Not very reliable, it would seem. Unless you’re misquoting.
It doesn’t matter, Jormag spent so much effort to drain from these people, so it had to make some significant amount of time.
The orbs showed the otherwise.
You speak as if absolutely certain.
Yet there is no concrete proof that your interpretation is correct.
It’s very different from alarm clock.
Wasn’t my analogy, but Jeff Grubb’s.
The Great Destroyer didn’t feed its master with magic like Drakkar or Scarlet did. It was simply trying to command the destroyers to occupy the underground. Actually, the central transfer chamber was keep using Primordus’ energy to power the gate(that could be a lot of energy running out). But the Great Destroyer didn’t destroy the chamber when the destroyer overrun the chamber, but was actually using the gate to attack the Norns.
Please point to me your proof that the Great Destroyer wasn’t giving Primordus magic. I know I haven’t linked the interview, but I’m not pulling it out of my kitten , regardless of what you may or may not think.
This is what you’ve been doing constantly. You state your interpretation, and claim them to be undeniable fact, but you can’t prove them. You don’t even try.
As to the Great Destroyer not destroying the Central Transfer Chamber – that’s because the CTC was using magic Primordus had already leaked out. It wasn’t siphoning from it, it was siphoning from the air around it.
Chances are, the Great Destroyer could easily have been siphoning the magic of the CTC, rather than outright destroying it, while utilizing its system to its advantage.
It doesn’t matter, Jormag spent so much effort to drain from these people, so it had to make some significant amount of time.
Here you go again, spouting your interpretations as undeniable fact without concrete proof.
It’s possible, certainly, but it isn’t a definitive.
You present only definitives. This entire time I’ve presented evidence that points to the contrary. There is no definitive scenario known to the players yet.
Stop treating GW2 as a single story. Each Season and expansion should be their own story.
You speak as if absolutely certain.
Yet there is no concrete proof that your interpretation is correct.
It’s more likely.
Wasn’t my analogy, but Jeff Grubb’s.
Source?
Please point to me your proof that the Great Destroyer wasn’t giving Primordus magic. I know I haven’t linked the interview, but I’m not pulling it out of my kitten , regardless of what you may or may not think.
This is what you’ve been doing constantly. You state your interpretation, and claim them to be undeniable fact, but you can’t prove them. You don’t even try.
As to the Great Destroyer not destroying the Central Transfer Chamber – that’s because the CTC was using magic Primordus had already leaked out. It wasn’t siphoning from it, it was siphoning from the air around it.
Chances are, the Great Destroyer could easily have been siphoning the magic of the CTC, rather than outright destroying it, while utilizing its system to its advantage.
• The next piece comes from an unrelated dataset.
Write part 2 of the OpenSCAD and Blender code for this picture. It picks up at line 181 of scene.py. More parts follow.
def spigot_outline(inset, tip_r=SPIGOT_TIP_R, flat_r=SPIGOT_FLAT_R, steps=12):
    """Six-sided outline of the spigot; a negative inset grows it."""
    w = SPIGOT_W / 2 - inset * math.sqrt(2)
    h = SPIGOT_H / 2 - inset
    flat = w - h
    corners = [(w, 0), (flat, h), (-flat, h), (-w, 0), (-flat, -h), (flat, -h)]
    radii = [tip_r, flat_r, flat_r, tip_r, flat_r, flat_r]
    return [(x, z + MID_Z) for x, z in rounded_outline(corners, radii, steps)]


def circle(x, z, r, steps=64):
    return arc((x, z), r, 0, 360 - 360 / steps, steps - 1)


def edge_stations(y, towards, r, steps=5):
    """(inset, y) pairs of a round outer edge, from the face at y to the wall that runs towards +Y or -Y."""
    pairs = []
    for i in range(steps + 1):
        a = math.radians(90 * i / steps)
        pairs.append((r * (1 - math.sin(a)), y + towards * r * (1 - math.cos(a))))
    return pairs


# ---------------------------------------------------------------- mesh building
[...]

I don’t need to prove something “didn’t” do it, you need to prove if you say it “did”, that’s basic logic.
Actually I’m not saying it’s hard fact but a possibility, you are trying to establish “fact” even though it’s just some speculation sometimes.
So let’s drop it, I don’t think it’s meaningful for either of us to continue wasting time on it. Overall it’s just game lore, it’s not worthy to get angry on someone because of it.
It’s more likely.
Maybe, maybe not.
Except for a single vague cinematic, you have nothing to support the claim that the DSD woke between Primordus and Jormag.
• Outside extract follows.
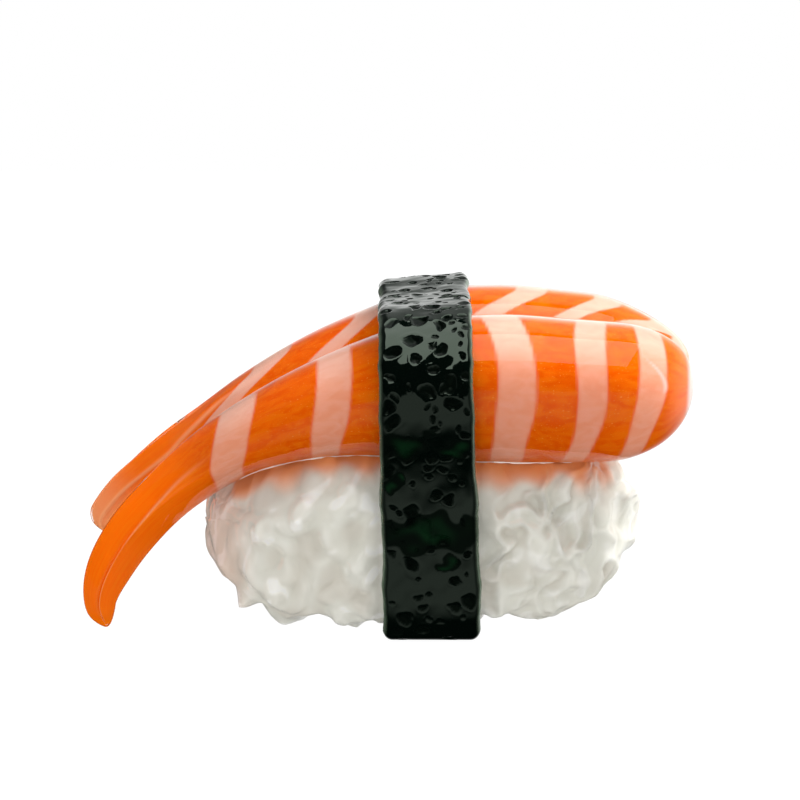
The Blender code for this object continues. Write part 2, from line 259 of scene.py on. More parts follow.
def skin(rings, values=()):
    """Points and faces of a closed skin over rings whose first and last have closed to a point.

    Values are arrays of rings x sides, or with a third axis, and come back as one row for each point.
    """
    count, sides = rings.shape[0] - 2, rings.shape[1]
    laid = []
    for value in (rings, *values):
        body = value[1:-1].reshape(count * sides, -1)
        laid.append(np.concatenate([body, value[0, :1].reshape(1, -1), value[-1, :1].reshape(1, -1)]))
    i, j = np.meshgrid(np.arange(count - 1), np.arange(sides), indexing="ij")
    k = (j + 1) % sides
    here, there = i * sides, (i + 1) * sides
    quads = np.stack([here + j, there + j, there + k, here + k], -1).reshape(-1, 4)
    j = np.arange(sides)
    k = (j + 1) % sides
    last = (count - 1) * sides
    fans = np.concatenate([
        np.stack([np.full(sides, count * sides), j, k], 1),
        np.stack([np.full(sides, count * sides + 1), last + k, last + j], 1),
    ])
    measures = [value[:, 0] if value.shape[1] == 1 else value for value in laid[1:]]
    return laid[0], quads.tolist() + fans.tolist(), *measures


CLEAR_OVER_BODY = 1.3
COLOUR_SHARE_OF_FIN = 0.92
CLEAR_AT_HEAD = 2.6
CLEAR_AT_TIP = 0.9
COLOUR_RINGS, COLOUR_SIDES = 360, 144

# Where the pink rings lie on the outer flank, and how wide they are there; how much nearer the head end
# they cross the crest; and how much nearer it they reach the underside.
NEAR_STRIPES = [
    (62.1, 6.4, 0.4, -4.2),
    (47.7, 7.0, 1.4, -2.6),
    (30.1, 9.1, -2.6, -1.4),
    (-13.2, 8.2, 0.8, -1.8),
    (-37.6, 8.8, 1.6, -1.2),
]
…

Similarly, you have nothing to support your claim that the krait didn’t live where the DSD was.
However, I have support for both arguments on my side.
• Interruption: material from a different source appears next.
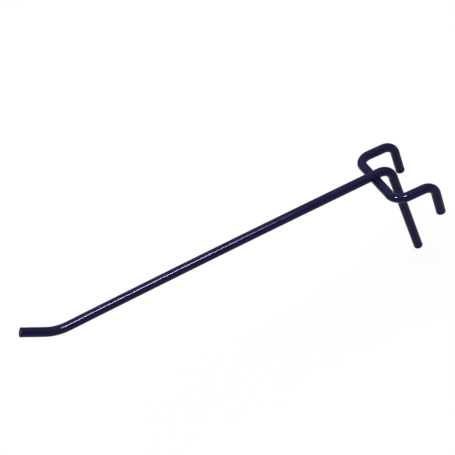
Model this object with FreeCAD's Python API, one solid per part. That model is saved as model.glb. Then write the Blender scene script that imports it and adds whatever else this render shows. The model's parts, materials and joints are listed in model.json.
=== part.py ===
import FreeCAD, Part
import math
import os

# Display hook of welded round wire, coated dark.
# A long arm wire carries the goods. It is turned up at its free end and down at its heel,
# where its leg rests against the front of the board.
# A cross wire of the same stock is welded under the arm. Its two ends run back through
# the board and turn down behind it.
#
# Frame, in millimetres: the board's front face is the plane Y = 0, with +Z up and the arm
# reaching out towards -Y. X = 0 is the plane of symmetry. The origin is midway between
# the prongs, on their centre lines where these pass the board's front face.

# Wire stock
WIRE_DIAMETER = 5.8
CUT_EDGE_ROUNDING = 0.8      # tumbled edge at the ends of the leg and the prongs
TIP_EDGE_BREAK = 0.35        # small chamfer round the cut end of the arm

# Arm wire, lengths from bend corner to bend corner or end
ARM_LENGTH = 219.6
ARM_RISE = 5.3               # degrees above level, so that goods stay on
TIP_LENGTH = 21.7
TIP_RISE = 33.2              # degrees above the arm's own line
TIP_BEND_RADIUS = 24.5
HEEL_BEND_RADIUS = 8.1
LEG_LENGTH = 70.1

# Cross wire
PRONG_PITCH = 50.8           # two hole pitches of 25.4
PRONG_DROP = 7.5             # degrees below level, on the way back through the board
PRONG_LENGTH = 22.6          # turned down part, from its bend corner to its end
PRONG_LEAN = 2.5             # degrees off plumb, towards the board
FRONT_BEND_RADIUS = 8.1
REAR_BEND_RADIUS = 7.4

# Board that the hook hangs on
BOARD_THICKNESS = 6.4
BEHIND_BOARD_PLAY = 1.85     # from the board's back to the prong, at the prong's bend corner

# Cross weld
WELD_LAND = 2.7              # straight arm between the heel bend and the middle of the cross wire
WELD_SET_DOWN = 1.5          # how far the two wires sink into each other
WELD_COLLAR_RADIUS = 0.9     # of the hollow corner that the squeezed out metal makes round the weld


def vector(x, y, z):
    return FreeCAD.Vector(x, y, z)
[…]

Wasn’t my analogy, but Jeff Grubb’s.
Source?
I already explained that, unfortunately, I don’t know where the interview is – if it is even still on the internet for that matter.
I’m sure other lore veterans like drax recall it, however.
I don’t need to prove something “didn’t” do it, you need to prove if you say it “did”, that’s basic logic.
That’s a fallicious argument.
You’re saying it did something else, so by your own argument, you have to prove that it did that “something else.”
The weight of evidence falls on both sides, not just one.
If someone is put on trial, and they plead not guilty, it falls onto not just the other party to prove them guilty, but on themselves to prove that they are not guilty.
Actually I’m not saying it’s hard fact but a possibility, you are trying to establish “fact” even though it’s just some speculation sometimes.
Now you’re just denying your own previous wording.
Here you stated that the DSD awoke before Jormag, not “might have” but that it did.
Here you stated that the cinematic at the end of Episode 2 was “clearly” showing the awakening of the Elder Dragons. However, you have yet to provide evidence that makes it so cleary.
Just two cases of the many.
Stop treating GW2 as a single story. Each Season and expansion should be their own story.
Question for König:
Why would Mordremoth want to “destroy the world”?
He feeds on the world, like the other dragons do. Destroying the world would destroy his own home, his own food supply.
About that interview, I recall it. Very old interview where they talked about the dragon champions and what they were doing before the elder dragons awaken. Basically the interview was saying that the Elder Dragon Champions prepare for the awakening of the Elder Dragon and its usually through siphoning magic to the Elder Dragon. An example of this would be Drakkar and the Sons of Svanir.
Question for König:
Why would Mordremoth want to “destroy the world”?
He feeds on the world, like the other dragons do. Destroying the world would destroy his own home, his own food supply.
I don’t think we have enough information to discern this.
All we have is Aerin’s rambling.
Stop treating GW2 as a single story. Each Season and expansion should be their own story.
It suppose “the world” could just mean “the civilized world”.
Or Mordy is a bit of a ‘negative’ nihilist (I view nihilism takes to forms – those who think ‘nothing matters so I should do whatever I want’ and those who think ‘nothing matters so it should all end’ – the latter I call negative nihilism). Or he seeks to first destroy then recreate the world. Maybe he seeks access to the Mists by imbalancing Tyria, which could theoretically remove his bindings to the world (similar to the theory of the Six Gods being their homeworld’s variety of magic balancers, and fleeing the world when it became ruined as hinted at).
Or a variety of things, really. It could be that he knows Aerin (and Scarlet) – that is, if Mordremoth truly was the force behind them (beyond heavily implied but even with that, Anet doesn’t outright say they were) – cannot destroy everything so he simply pushed them to destroy what they can under the thought of “destroy everything,” but Mordy himself doesn’t want to destroy everything.
Stop treating GW2 as a single story. Each Season and expansion should be their own story.
Maybe the Deep Sea Dragon’s goal is to just have the ocean to itself. Happily doing dolphin flips and splashing around all day long.